Semiconductor chips are used in many applications, including as processor chips for computers, and as integrated circuits and as flash memory for hand held computing devices, wireless telephones, and digital cameras. Regardless of the application, it is desirable that a semiconductor chip hold as many circuits or memory cells as possible per unit area. In this way, the size, weight, and energy consumption of devices that use semiconductor chips advantageously is minimized, while nevertheless improving the memory capacity and computing power of the devices.

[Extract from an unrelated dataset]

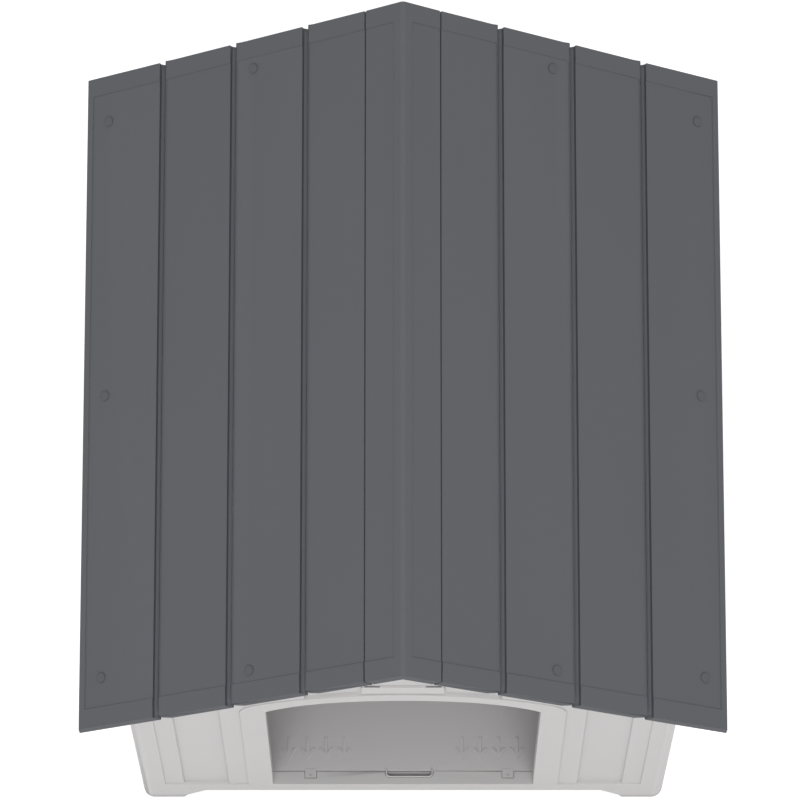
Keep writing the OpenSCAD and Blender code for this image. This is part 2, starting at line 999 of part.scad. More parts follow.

One general method for making semiconductor chips is referred to as the "bulk" CMOS method, wherein well implants are formed in a bulk silicon substrate to promote subsequent proper functioning of the chip, and then transistor stacks are formed on the substrate. A newer chip making method referred to as "silicon on insulator" or "SOI" has also been introduced which does not require the formation of wells in the substrate, and which provides for faster transistor switching speed, improved resistance to soft error and latch-up, and higher transistor density. Moreover, SOI chips advantageously consume less power when inactive compared to bulk CMOS chips.
As recognized by the present invention, however, the SOI process implicates complications, including the implantation of high doses of oxygen into the substrate. As understood herein, the high dose of oxygen that is required can lead to a relatively high defect rate in the SOI film, consequently requiring high temperature annealing for prolonged periods to alleviate the defects. Unfortunately, this in turn makes it difficult to precisely control the SOI film thickness, which is undesirable because a uniform SOI film thickness promotes optimal chip functioning. Also, because of the prolonged annealing, manufacturing throughput is lower than might be desired. Fortunately, the present invention has recognized the above problems and has provided the solutions herein.